Sees need for carbon pipelines
To the editor:
I am a fifth-generation farmer in Humboldt County. The corn I raise is delivered to Gold Eagle Coop and is manufactured into livestock feed or ethanol, and the beans are manufactured into oil and meal. For more than 20 years, I have also worked off farm in the livestock industry. I understood that the grain I raised needed to be used locally to keep the basis strong and demand high. When the ethanol boom took off in the early 2000s, I was a supporter of this transition for some of those same reasons. Both the livestock and ethanol production in our area have allowed us to consistently enjoy profits over the last 20 years.

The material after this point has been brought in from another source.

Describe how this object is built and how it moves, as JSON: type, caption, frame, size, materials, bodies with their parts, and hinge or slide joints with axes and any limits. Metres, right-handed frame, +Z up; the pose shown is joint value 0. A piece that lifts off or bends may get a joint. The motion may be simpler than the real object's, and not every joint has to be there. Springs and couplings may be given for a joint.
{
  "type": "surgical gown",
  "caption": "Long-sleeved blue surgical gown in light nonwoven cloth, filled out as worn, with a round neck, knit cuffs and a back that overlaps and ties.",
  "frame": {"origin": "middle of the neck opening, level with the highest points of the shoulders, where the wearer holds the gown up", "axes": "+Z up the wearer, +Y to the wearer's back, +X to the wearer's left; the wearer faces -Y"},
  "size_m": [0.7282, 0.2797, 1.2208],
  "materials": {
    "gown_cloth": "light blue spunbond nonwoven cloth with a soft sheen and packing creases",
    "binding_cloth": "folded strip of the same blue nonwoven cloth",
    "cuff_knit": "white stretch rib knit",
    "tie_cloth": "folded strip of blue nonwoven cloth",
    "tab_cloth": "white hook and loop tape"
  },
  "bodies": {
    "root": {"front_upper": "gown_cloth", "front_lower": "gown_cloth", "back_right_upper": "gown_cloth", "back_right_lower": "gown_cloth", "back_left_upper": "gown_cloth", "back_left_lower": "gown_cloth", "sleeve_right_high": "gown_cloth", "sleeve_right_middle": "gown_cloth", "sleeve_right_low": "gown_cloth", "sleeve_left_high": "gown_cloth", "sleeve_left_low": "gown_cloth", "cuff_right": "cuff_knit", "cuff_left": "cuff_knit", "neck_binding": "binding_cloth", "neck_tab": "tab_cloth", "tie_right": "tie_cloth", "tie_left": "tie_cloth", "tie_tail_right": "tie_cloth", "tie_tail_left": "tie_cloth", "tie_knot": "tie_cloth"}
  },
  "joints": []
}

Today we are at the next step to keeping ethanol viable for the foreseeable future. Customers of our ethanol product across the globe are asking for low carbon fuels. In fact, many markets are paying a premium for low carbon fuels and Iowa ethanol, supported by Iowa corn growers, can help meet that demand through carbon sequestration. I first heard about these types of projects more than two years ago, and it piqued my interest and as a result I looked into it further. After I understood how the process worked and the value that can be added from the CO2 that is currently being produced and released, I started following one of the pipeline companies progress closely.
One year ago, I switched from my years in the livestock industry to working with one of the pipeline companies to do what I can to help get the project completed and running. I truly believe this is the next step to help support demand for our corn crop for years to come. And as the Iowa Renewable Fuels Association found in a recent report, the inability to advance carbon capture projects will result in ethanol producers losing $10 billion annually and that loss of production will cut one billion bushels of demand for Iowa corn. We can’t afford to allow that to happen.
I believe we are at an exciting time in farming and the economics supporting the pipeline are the same that are growing the soybean crush plant expansion in the Midwest, and are driving the methane capture projects at livestock facilities. We need to position ourselves to be the fuel source the customers around the world want. These projects can do that and will benefit the sixth generation that will grow a crop on my family’s ground.